■ PROBLEM REQUIREMENTS
Can you write out the whole listing exactly?

Object modeling scripts:
------------------------------------------------------------
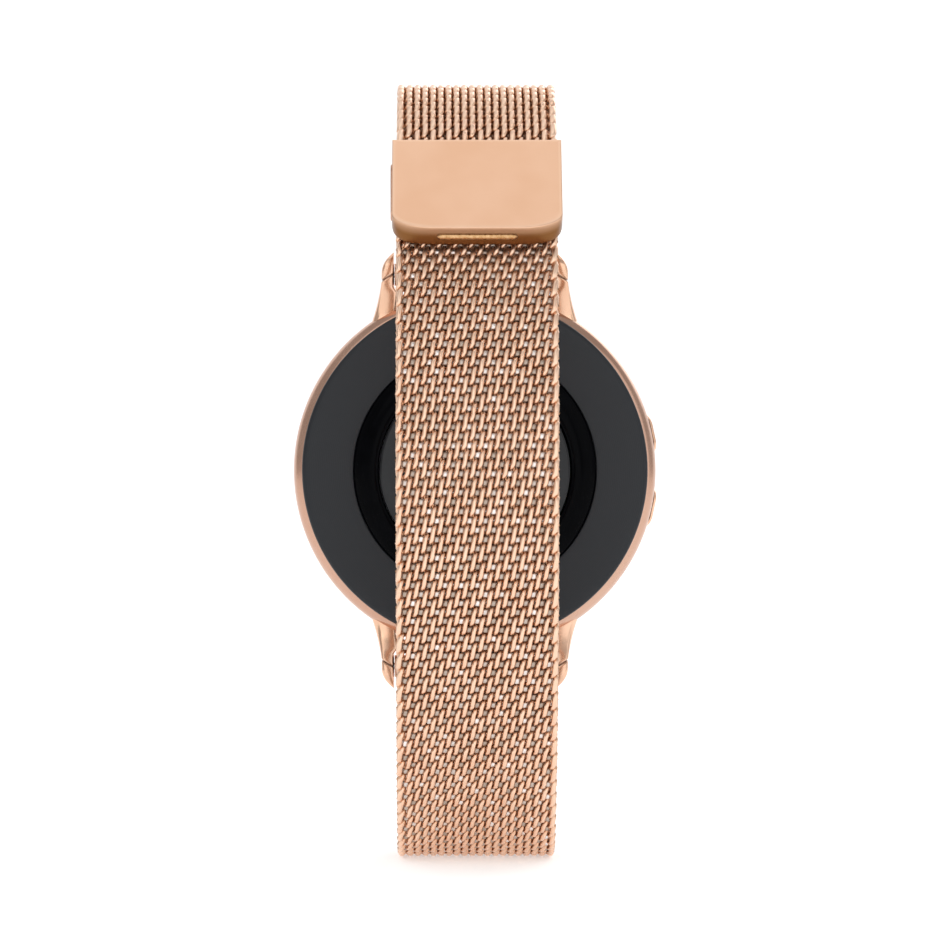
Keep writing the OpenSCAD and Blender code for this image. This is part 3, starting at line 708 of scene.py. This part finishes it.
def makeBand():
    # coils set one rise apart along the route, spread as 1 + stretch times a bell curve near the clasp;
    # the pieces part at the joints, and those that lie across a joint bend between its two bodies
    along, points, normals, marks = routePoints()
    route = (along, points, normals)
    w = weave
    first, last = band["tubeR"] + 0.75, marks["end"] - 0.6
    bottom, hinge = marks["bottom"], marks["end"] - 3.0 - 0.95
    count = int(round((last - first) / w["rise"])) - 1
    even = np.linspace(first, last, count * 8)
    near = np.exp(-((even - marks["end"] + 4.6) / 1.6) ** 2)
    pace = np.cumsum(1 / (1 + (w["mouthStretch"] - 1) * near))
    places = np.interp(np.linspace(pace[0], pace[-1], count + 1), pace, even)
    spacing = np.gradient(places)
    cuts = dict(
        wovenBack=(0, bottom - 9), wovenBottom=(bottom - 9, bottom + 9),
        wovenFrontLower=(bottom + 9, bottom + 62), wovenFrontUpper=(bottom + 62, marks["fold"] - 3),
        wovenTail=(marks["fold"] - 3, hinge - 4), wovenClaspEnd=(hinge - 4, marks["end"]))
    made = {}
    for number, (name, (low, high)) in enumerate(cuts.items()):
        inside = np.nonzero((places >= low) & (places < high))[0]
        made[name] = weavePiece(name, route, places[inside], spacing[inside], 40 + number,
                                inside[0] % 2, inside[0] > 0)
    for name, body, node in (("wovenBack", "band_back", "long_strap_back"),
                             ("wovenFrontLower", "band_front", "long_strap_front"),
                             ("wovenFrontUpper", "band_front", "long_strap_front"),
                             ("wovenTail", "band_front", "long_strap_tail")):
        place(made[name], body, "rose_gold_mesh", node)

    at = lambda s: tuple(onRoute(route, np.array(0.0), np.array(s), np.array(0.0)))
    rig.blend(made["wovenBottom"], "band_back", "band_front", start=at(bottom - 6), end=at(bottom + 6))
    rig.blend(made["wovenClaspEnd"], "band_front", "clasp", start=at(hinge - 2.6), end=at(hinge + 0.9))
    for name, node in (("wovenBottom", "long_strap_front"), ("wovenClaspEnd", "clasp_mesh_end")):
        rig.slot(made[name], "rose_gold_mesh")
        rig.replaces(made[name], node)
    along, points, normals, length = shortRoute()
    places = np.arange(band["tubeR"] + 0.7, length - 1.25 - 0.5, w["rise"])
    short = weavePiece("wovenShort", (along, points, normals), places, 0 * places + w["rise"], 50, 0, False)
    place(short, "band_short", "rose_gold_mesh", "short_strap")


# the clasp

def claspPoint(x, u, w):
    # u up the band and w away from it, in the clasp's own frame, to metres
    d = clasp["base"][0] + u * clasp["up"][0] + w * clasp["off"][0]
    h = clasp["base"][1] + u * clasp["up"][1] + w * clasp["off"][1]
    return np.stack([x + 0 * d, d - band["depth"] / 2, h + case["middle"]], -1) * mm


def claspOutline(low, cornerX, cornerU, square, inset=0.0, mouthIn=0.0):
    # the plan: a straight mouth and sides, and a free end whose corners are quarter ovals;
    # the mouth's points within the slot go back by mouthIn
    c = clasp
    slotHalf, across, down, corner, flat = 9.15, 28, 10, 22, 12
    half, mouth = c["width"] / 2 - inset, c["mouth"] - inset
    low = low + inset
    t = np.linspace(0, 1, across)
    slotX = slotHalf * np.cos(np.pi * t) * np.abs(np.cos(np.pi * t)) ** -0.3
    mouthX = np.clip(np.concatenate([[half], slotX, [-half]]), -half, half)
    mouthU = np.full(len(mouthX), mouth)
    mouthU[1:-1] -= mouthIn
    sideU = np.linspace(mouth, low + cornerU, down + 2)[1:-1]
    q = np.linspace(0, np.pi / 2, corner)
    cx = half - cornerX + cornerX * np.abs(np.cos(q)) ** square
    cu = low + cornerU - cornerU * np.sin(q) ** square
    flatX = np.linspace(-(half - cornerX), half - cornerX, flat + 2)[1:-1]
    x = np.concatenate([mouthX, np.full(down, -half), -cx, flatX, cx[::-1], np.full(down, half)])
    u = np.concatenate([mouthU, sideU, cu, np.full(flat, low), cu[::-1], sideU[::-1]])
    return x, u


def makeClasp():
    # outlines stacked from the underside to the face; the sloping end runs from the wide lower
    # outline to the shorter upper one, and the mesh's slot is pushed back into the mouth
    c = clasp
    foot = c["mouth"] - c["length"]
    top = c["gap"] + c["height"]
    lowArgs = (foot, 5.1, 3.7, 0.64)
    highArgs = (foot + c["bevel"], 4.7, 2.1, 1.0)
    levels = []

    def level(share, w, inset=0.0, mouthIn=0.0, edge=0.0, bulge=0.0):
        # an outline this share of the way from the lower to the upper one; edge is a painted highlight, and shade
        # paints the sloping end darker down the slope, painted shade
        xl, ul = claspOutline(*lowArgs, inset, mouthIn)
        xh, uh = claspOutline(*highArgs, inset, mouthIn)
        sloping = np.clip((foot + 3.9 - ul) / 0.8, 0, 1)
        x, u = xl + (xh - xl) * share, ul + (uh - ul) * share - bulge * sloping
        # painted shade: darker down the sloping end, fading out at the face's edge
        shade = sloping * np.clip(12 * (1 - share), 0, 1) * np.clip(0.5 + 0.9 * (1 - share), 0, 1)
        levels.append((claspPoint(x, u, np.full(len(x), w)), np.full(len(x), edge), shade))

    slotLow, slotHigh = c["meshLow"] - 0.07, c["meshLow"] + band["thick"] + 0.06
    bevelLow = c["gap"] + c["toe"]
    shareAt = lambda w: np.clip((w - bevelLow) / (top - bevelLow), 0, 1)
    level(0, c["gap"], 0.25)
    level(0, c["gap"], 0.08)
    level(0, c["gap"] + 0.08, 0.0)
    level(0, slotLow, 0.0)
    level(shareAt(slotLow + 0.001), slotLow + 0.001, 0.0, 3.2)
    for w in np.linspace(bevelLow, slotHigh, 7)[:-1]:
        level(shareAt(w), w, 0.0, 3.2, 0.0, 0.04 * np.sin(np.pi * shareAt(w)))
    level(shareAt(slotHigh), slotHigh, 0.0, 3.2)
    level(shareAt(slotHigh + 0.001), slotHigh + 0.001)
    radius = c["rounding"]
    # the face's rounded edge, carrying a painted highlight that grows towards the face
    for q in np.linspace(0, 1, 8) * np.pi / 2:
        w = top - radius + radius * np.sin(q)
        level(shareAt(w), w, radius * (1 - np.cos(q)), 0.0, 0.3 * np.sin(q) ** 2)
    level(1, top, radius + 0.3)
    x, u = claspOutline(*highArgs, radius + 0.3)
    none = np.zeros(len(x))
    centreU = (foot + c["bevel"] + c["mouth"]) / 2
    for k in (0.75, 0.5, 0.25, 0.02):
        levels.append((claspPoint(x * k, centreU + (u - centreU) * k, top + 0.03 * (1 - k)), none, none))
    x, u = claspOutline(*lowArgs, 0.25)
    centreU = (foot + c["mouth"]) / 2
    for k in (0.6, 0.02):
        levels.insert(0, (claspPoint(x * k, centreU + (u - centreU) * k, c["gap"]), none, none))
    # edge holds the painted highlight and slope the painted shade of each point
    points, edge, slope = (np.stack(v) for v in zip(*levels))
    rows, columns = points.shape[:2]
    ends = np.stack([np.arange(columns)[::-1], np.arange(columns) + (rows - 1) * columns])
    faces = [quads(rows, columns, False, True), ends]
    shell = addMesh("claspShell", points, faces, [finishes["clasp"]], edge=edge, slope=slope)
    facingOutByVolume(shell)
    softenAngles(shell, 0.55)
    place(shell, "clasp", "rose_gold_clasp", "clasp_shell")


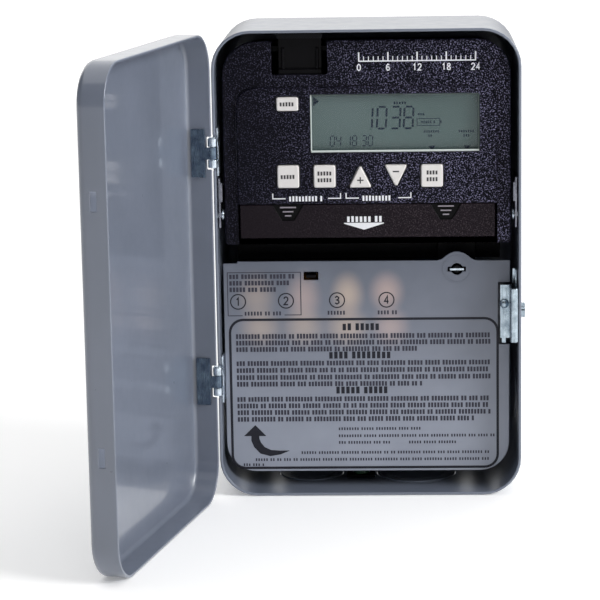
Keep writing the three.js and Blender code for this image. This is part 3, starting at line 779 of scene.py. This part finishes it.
------------------------------------------------------------
■ OUTPUT FOR THIS EXERCISE
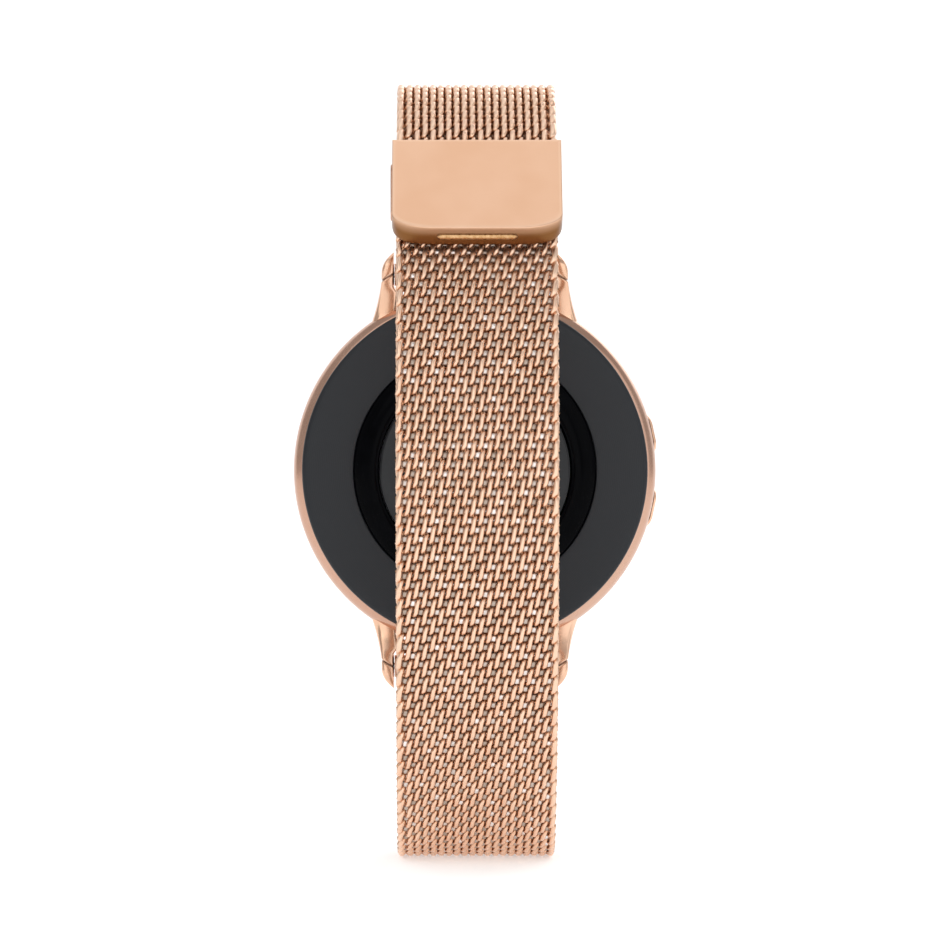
Keep writing the OpenSCAD and Blender code for this image. This is part 3, starting at line 708 of scene.py. This part finishes it.
def makeBand():
    # coils set one rise apart along the route, spread as 1 + stretch times a bell curve near the clasp;
    # the pieces part at the joints, and those that lie across a joint bend between its two bodies
    along, points, normals, marks = routePoints()
    route = (along, points, normals)
    w = weave
    first, last = band["tubeR"] + 0.75, marks["end"] - 0.6
    bottom, hinge = marks["bottom"], marks["end"] - 3.0 - 0.95
    count = int(round((last - first) / w["rise"])) - 1
    even = np.linspace(first, last, count * 8)
    near = np.exp(-((even - marks["end"] + 4.6) / 1.6) ** 2)
    pace = np.cumsum(1 / (1 + (w["mouthStretch"] - 1) * near))
    places = np.interp(np.linspace(pace[0], pace[-1], count + 1), pace, even)
    spacing = np.gradient(places)
    cuts = dict(
        wovenBack=(0, bottom - 9), wovenBottom=(bottom - 9, bottom + 9),
        wovenFrontLower=(bottom + 9, bottom + 62), wovenFrontUpper=(bottom + 62, marks["fold"] - 3),
        wovenTail=(marks["fold"] - 3, hinge - 4), wovenClaspEnd=(hinge - 4, marks["end"]))
    made = {}
    for number, (name, (low, high)) in enumerate(cuts.items()):
        inside = np.nonzero((places >= low) & (places < high))[0]
        made[name] = weavePiece(name, route, places[inside], spacing[inside], 40 + number,
                                inside[0] % 2, inside[0] > 0)
    for name, body, node in (("wovenBack", "band_back", "long_strap_back"),
                             ("wovenFrontLower", "band_front", "long_strap_front"),
                             ("wovenFrontUpper", "band_front", "long_strap_front"),
                             ("wovenTail", "band_front", "long_strap_tail")):
        place(made[name], body, "rose_gold_mesh", node)

    at = lambda s: tuple(onRoute(route, np.array(0.0), np.array(s), np.array(0.0)))
    rig.blend(made["wovenBottom"], "band_back", "band_front", start=at(bottom - 6), end=at(bottom + 6))
    rig.blend(made["wovenClaspEnd"], "band_front", "clasp", start=at(hinge - 2.6), end=at(hinge + 0.9))
    for name, node in (("wovenBottom", "long_strap_front"), ("wovenClaspEnd", "clasp_mesh_end")):
        rig.slot(made[name], "rose_gold_mesh")
        rig.replaces(made[name], node)
    along, points, normals, length = shortRoute()
    places = np.arange(band["tubeR"] + 0.7, length - 1.25 - 0.5, w["rise"])
    short = weavePiece("wovenShort", (along, points, normals), places, 0 * places + w["rise"], 50, 0, False)
    place(short, "band_short", "rose_gold_mesh", "short_strap")


# the clasp

def claspPoint(x, u, w):
    # u up the band and w away from it, in the clasp's own frame, to metres
    d = clasp["base"][0] + u * clasp["up"][0] + w * clasp["off"][0]
    h = clasp["base"][1] + u * clasp["up"][1] + w * clasp["off"][1]
    return np.stack([x + 0 * d, d - band["depth"] / 2, h + case["middle"]], -1) * mm


def claspOutline(low, cornerX, cornerU, square, inset=0.0, mouthIn=0.0):
    # the plan: a straight mouth and sides, and a free end whose corners are quarter ovals;
    # the mouth's points within the slot go back by mouthIn
    c = clasp
    slotHalf, across, down, corner, flat = 9.15, 28, 10, 22, 12
    half, mouth = c["width"] / 2 - inset, c["mouth"] - inset
    low = low + inset
    t = np.linspace(0, 1, across)
    slotX = slotHalf * np.cos(np.pi * t) * np.abs(np.cos(np.pi * t)) ** -0.3
    mouthX = np.clip(np.concatenate([[half], slotX, [-half]]), -half, half)
    mouthU = np.full(len(mouthX), mouth)
    mouthU[1:-1] -= mouthIn
    sideU = np.linspace(mouth, low + cornerU, down + 2)[1:-1]
    q = np.linspace(0, np.pi / 2, corner)
    cx = half - cornerX + cornerX * np.abs(np.cos(q)) ** square
    cu = low + cornerU - cornerU * np.sin(q) ** square
    flatX = np.linspace(-(half - cornerX), half - cornerX, flat + 2)[1:-1]
    x = np.concatenate([mouthX, np.full(down, -half), -cx, flatX, cx[::-1], np.full(down, half)])
    u = np.concatenate([mouthU, sideU, cu, np.full(flat, low), cu[::-1], sideU[::-1]])
    return x, u


def makeClasp():
    # outlines stacked from the underside to the face; the sloping end runs from the wide lower
    # outline to the shorter upper one, and the mesh's slot is pushed back into the mouth
    c = clasp
    foot = c["mouth"] - c["length"]
    top = c["gap"] + c["height"]
    lowArgs = (foot, 5.1, 3.7, 0.64)
    highArgs = (foot + c["bevel"], 4.7, 2.1, 1.0)
    levels = []

    def level(share, w, inset=0.0, mouthIn=0.0, edge=0.0, bulge=0.0):
        # an outline this share of the way from the lower to the upper one; edge is a painted highlight, and shade
        # paints the sloping end darker down the slope, painted shade
        xl, ul = claspOutline(*lowArgs, inset, mouthIn)
        xh, uh = claspOutline(*highArgs, inset, mouthIn)
        sloping = np.clip((foot + 3.9 - ul) / 0.8, 0, 1)
        x, u = xl + (xh - xl) * share, ul + (uh - ul) * share - bulge * sloping
        # painted shade: darker down the sloping end, fading out at the face's edge
        shade = sloping * np.clip(12 * (1 - share), 0, 1) * np.clip(0.5 + 0.9 * (1 - share), 0, 1)
        levels.append((claspPoint(x, u, np.full(len(x), w)), np.full(len(x), edge), shade))

    slotLow, slotHigh = c["meshLow"] - 0.07, c["meshLow"] + band["thick"] + 0.06
    bevelLow = c["gap"] + c["toe"]
    shareAt = lambda w: np.clip((w - bevelLow) / (top - bevelLow), 0, 1)
    level(0, c["gap"], 0.25)
    level(0, c["gap"], 0.08)
    level(0, c["gap"] + 0.08, 0.0)
    level(0, slotLow, 0.0)
    level(shareAt(slotLow + 0.001), slotLow + 0.001, 0.0, 3.2)
    for w in np.linspace(bevelLow, slotHigh, 7)[:-1]:
        level(shareAt(w), w, 0.0, 3.2, 0.0, 0.04 * np.sin(np.pi * shareAt(w)))
    level(shareAt(slotHigh), slotHigh, 0.0, 3.2)
    level(shareAt(slotHigh + 0.001), slotHigh + 0.001)
    radius = c["rounding"]
    # the face's rounded edge, carrying a painted highlight that grows towards the face
    for q in np.linspace(0, 1, 8) * np.pi / 2:
        w = top - radius + radius * np.sin(q)
        level(shareAt(w), w, radius * (1 - np.cos(q)), 0.0, 0.3 * np.sin(q) ** 2)
    level(1, top, radius + 0.3)
    x, u = claspOutline(*highArgs, radius + 0.3)
    none = np.zeros(len(x))
    centreU = (foot + c["bevel"] + c["mouth"]) / 2
    for k in (0.75, 0.5, 0.25, 0.02):
        levels.append((claspPoint(x * k, centreU + (u - centreU) * k, top + 0.03 * (1 - k)), none, none))
    x, u = claspOutline(*lowArgs, 0.25)
    centreU = (foot + c["mouth"]) / 2
    for k in (0.6, 0.02):
        levels.insert(0, (claspPoint(x * k, centreU + (u - centreU) * k, c["gap"]), none, none))
    # edge holds the painted highlight and slope the painted shade of each point
    points, edge, slope = (np.stack(v) for v in zip(*levels))
    rows, columns = points.shape[:2]
    ends = np.stack([np.arange(columns)[::-1], np.arange(columns) + (rows - 1) * columns])
    faces = [quads(rows, columns, False, True), ends]
    shell = addMesh("claspShell", points, faces, [finishes["clasp"]], edge=edge, slope=slope)
    facingOutByVolume(shell)
    softenAngles(shell, 0.55)
    place(shell, "clasp", "rose_gold_clasp", "clasp_shell")


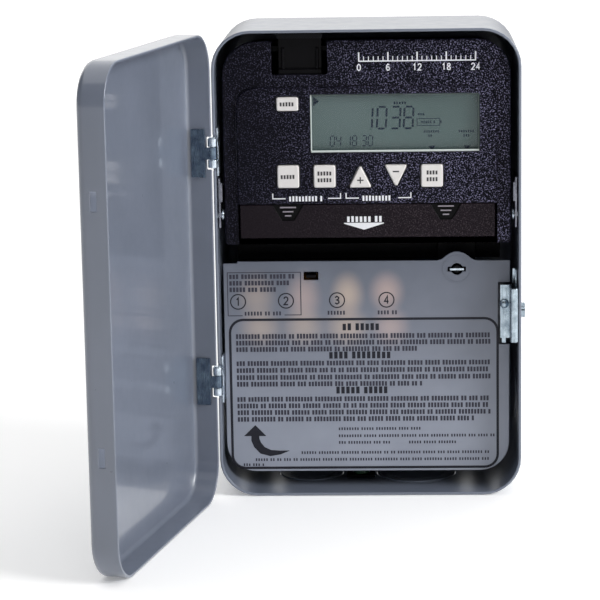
Keep writing the three.js and Blender code for this image. This is part 3, starting at line 779 of scene.py. This part finishes it.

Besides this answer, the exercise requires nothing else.